Thanks for the info. Im just starting to trap for the first time and I heard the same thing from other people but just wanted some more input on whst is good. 

Outdoor Hub mobile, the outdoor information engine


----------



## crappiewacka (Apr 7, 2009)

muskrat - conibears in runs 
**** - probably anise oil top producer
mink - crayfish oil or muskrat

Muskrats diet consist mainly of cattail roots.


----------



## walkerdog (May 13, 2009)

****- Mixture of ground up cheap dog food, jack mackerel and used vegetable oil. Mix until its a paste type bait. Add more oil in colder temps to prevent freezing.

Muskrat- conibers or Lennons muskrats super all call

Mink- muskrat carcass, conibears or mink musk.


----------



## bkr43050 (Apr 5, 2004)

My buddy had me keep the rough fish from our trip to Erie (sheephead, white perch, white bass). He uses some preservative so that they will keep throughout the season. He laid them out for a few days to ripen them a bit then preserved them for use through the season. He said that is his best **** bait.


----------



## crappiewacka (Apr 7, 2009)

bkr43050 said:


> My buddy had me keep the rough fish from our trip to Erie (sheephead, white perch, white bass). He uses some preservative so that they will keep throughout the season. He laid them out for a few days to ripen them a bit then preserved them for use through the season.
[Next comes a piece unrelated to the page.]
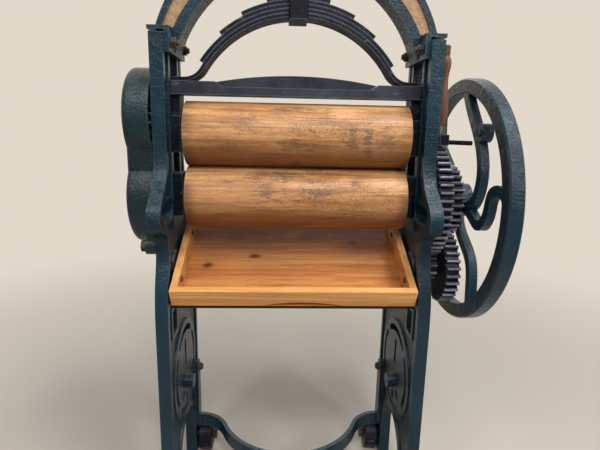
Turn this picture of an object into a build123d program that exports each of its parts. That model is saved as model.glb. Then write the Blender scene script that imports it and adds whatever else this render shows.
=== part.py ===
from build123d import *
from math import acos, cos, pi, radians, sin, sqrt, tan
import os

os.makedirs("parts", exist_ok=True)

# Sizes in millimetres. X runs along the rollers, Y from front to back, Z up from the floor.
# Distances along X are counted from the middle between the side frames.

running = 0.05              # radial clearance of a turning fit
bolt_room = 0.3             # radial clearance round a bolt
slide_room = 0.3            # clearance each side of a sliding block
fine = 0.3                  # gap between curved faces of neighbouring pieces
side_room = 2               # gap beside a turning gear

# Rollers
roller_long = 457.2
roller_radius = 65.8
roller_offset = 3
roller_room = 22.4          # roller end to frame, averaged over both sides
nip = 0.4
lower_z = 739
upper_z = lower_z + 2 * roller_radius + nip
shaft_radius = 12.5

# Side frames
frame_inner = roller_long / 2 + roller_room
frame_thick = 26
frame_outer = frame_inner + frame_thick
frame_rim = 13
web_thick = 10
web_recess = 4
frame_top = 1055
column_front = -84
column_back = 70
slot_half = 32
lower_slot_half = 27
bearing_below = 38.5
slot_step_z = upper_z - bearing_below + 1
slot_floor = lower_z - bearing_below
brow_z = 850
brow_drop = 66
brow_step = 14
nose_front = -155
nose_top = 738
nose_bottom = 690
nose_round = 18
chin_y = -97
chin_z = 655
leg_front = -126
leg_top = 440
leg_back = 176
knee_in = 12
knee_drop = 75
hip_z = 470
foot_front_inner = -60
foot_back_inner = 112
foot_arch_spring = 115
foot_arch_top = 200
window_y = -93
window_z = 723
window_long = 84
window_high = 34
window_rim = 8
leg_slot_y = -69
leg_slot_z = 483
leg_slot_wide = 36
leg_slot_high = 52
ring_y = 22
ring_z = 322
ring_outer = 104
ring_rim = 14
ring_gap = 14
ring_bridge = 20
ring_slit_low = 330
ring_slit_long = 66
ring_slit_wide = 15
ring_hub_z = ring_z - 34
ring_hub = 17
ring_hub_out = 18
fan_near = 28
fan_far = 52
fan_wide = 20

# Bearings, beam and push blocks
bearing_inner = frame_inner - 16
lower_bearing_top = lower_z + 51.5
upper_bearing_top = upper_z + 35.5
push_high = 42
push_half_wide = 20
push_room = 1
beam_low = upper_bearing_top + push_high
beam_thick = 26
beam_high = beam_low + beam_thick
beam_lip = beam_high - 10
beam_crest = beam_high + 18
beam_half_wide = 30
beam_half = frame_outer - 3
beam_inner_half = roller_long / 2 - 79
beam_ramp = 15
crest_half_wide = 9
crest_reach = 40

# Leaf spring
spring_z = 880
leaf_radius = frame_inner - 31
leaf_pitch = 8
leaf_thick = leaf_pitch - fine
leaf_half_wide = 25
main_leaf_angle = 58
leaf_angles = (55.5, 39.5, 26.5, 14, 7)
foot_reach = frame_inner - 3
buckle_half = 18.5
buckle_wall = 14
buckle_lip = 6
buckle_low = spring_z + leaf_radius - buckle_lip
buckle_high = spring_z + leaf_radius + leaf_pitch * (len(leaf_angles) + 1) + buckle_wall
buckle_half_wide = 33
buckle_round = 4

# Arch and pressure screw
arch_outer = frame_outer + 15.6
arch_outer_z = 982
arch_inner = frame_inner - 1
arch_inner_z = 955
arch_half_wide = 28
arch_rim_outer = 12
arch_rim_inner = 20
panel_recess = 4
back_recess = 16
arch_foot_z = frame_top + 6
arch_plate = 7
arch_plate_out = frame_outer + 5
arch_lug_low = frame_top - 33
arch_lug_thick = 10
lug_inner = frame_inner - arch_lug_thick
arch_lug_front = -74
arch_lug_back = 66
gusset_reach = sqrt(arch_inner ** 2 - (arch_foot_z - arch_inner_z) ** 2)
arch_crown = arch_outer_z + arch_outer
boss_radius = 30
boss_rise = 8
boss_drop = 6
screw_radius = 11
screw_wheel_z = arch_crown + 55
screw_top = screw_wheel_z + 22
screw_wheel_radius = 70
screw_wheel_bar = 8
screw_hub = 24
screw_hub_high = 30
screw_arm_wide = 13
screw_arm_high = 10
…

He said that is his best **** bait.


I did that w/quillbacks once. Cut it in chunks stuffed in a 1 gallon glass jar. Put a piece of cheese cloth over the opening and placed in sun for about a week. Bugs really enjoyed the aroma as well as the neighbors. Also did it w/crayfish. It all stunk bad. Works, however, fish oil already made is less troublesome and relatively inexpensive.


----------



## KingFisher89 (Feb 22, 2007)

Anybody have a favorite mink set they like to use?


----------



## jiggineyes22 (Mar 4, 2008)

For blind sets find a dammed up area in a creek with logs sticks leaves etc. Find or make a small channel against the bank where mink can swim through set a conibear on the bottom against the edge, might take a little time but guaranteed mink catch. I also like a pocket set with muskrat meat and musk lure. Right now I'm playing around with a mink box I built I'll let you know if it works


----------



## Java line (Mar 14, 2012)

Cut bait/ dead fish catches *****, skunks, possums, house cats almost anything. For just **** mix a big jar of marshmallow cream and a jar of Marciano cherries, it's cheep won't spoil and you won't have to fool with the other animals and ***** can't resist it.


----------